LONDON – President Donald Trump and London Mayor Sadiq Khan have a long history of taking swings at each other.

Tensions between the pair flared up again Tuesday with Trump taking to Twitter to deem Khan “incompetent” while also initially misspelling the mayor’s first and last name.

The catalyst this time? Golf.

“The incompetent Mayor of London, Sadique Kahn, was bothered that I played a very fast round of golf yesterday,” Trump’s original tweet read before it was quickly deleted and re-sent with the spelling of Khan’s name corrected.

Trump’s comments appear to be a response to remarks made by Khan, London’s first Muslim mayor.

On Monday, Khan criticized Trump’s decision to play golf as Hurricane Dorian blazed a trail of havoc across the Bahamas, killing at least five people, and threatened the United States.

Last week, Trump canceled a planned trip to Poland saying he would stay on U.S. soil to monitor the storm, but he was spotted playing golf over the weekend at his Virginia club.

“He’s clearly busy dealing with a hurricane out on the golf course,” Khan told Politico’s London Playbook, a statement that apparently riled Trump, who branded him “a terrible mayor.”

It’s not the first time that Trump has insulted Khan and told him to focus on crime at home in London instead of events in the United States. In June, Trump paid a controversial state visit to Britain and called Khan a “stone cold loser” before even stepping off the plane.

“He is a stone cold loser who should focus on crime in London, not me,” Trump tweeted at the time.

Khan, meanwhile, has called Trump “divisive” and condemned his travel ban on people from seven Muslim-majority countries. The mayor has also openly criticized Trump’s treatment of women.

“Donald Trump is just one of the most egregious examples of a growing global threat,” Khan wrote ahead of Trump’s June visit. It was “un-British to be rolling out the red carpet” for such a divisive figure, the mayor added.

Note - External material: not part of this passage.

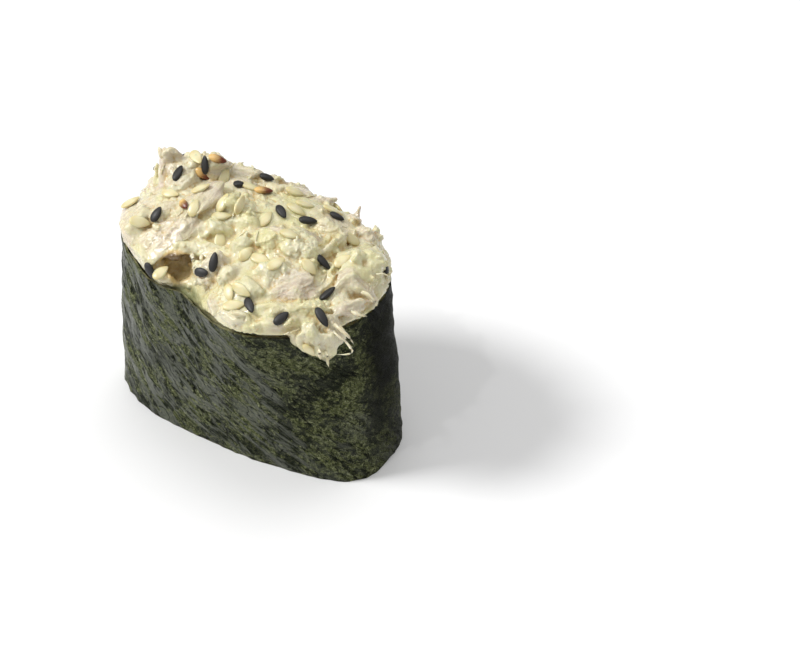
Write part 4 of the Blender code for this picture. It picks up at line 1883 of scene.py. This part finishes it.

Although Trump’s assertion Monday that Brits “are afraid to even walk the streets” because of knife crimes is, as is often the case with his sweeping statements, somewhat of an exaggeration, the increase in such crimes in recent years has prompted widespread concern in Britain.

In the past five years, this surge in knife crimes has sparked fierce debates in Parliament over how to combat the scourge – which involves mainly young male minorities, both as victims and as perpetrators.

There have been 43,516 knife-related crimes from March 2018 through March of this year, according to data published by BBC News.

For his part, Khan has repeatedly pledged to more forcefully deal with the issue.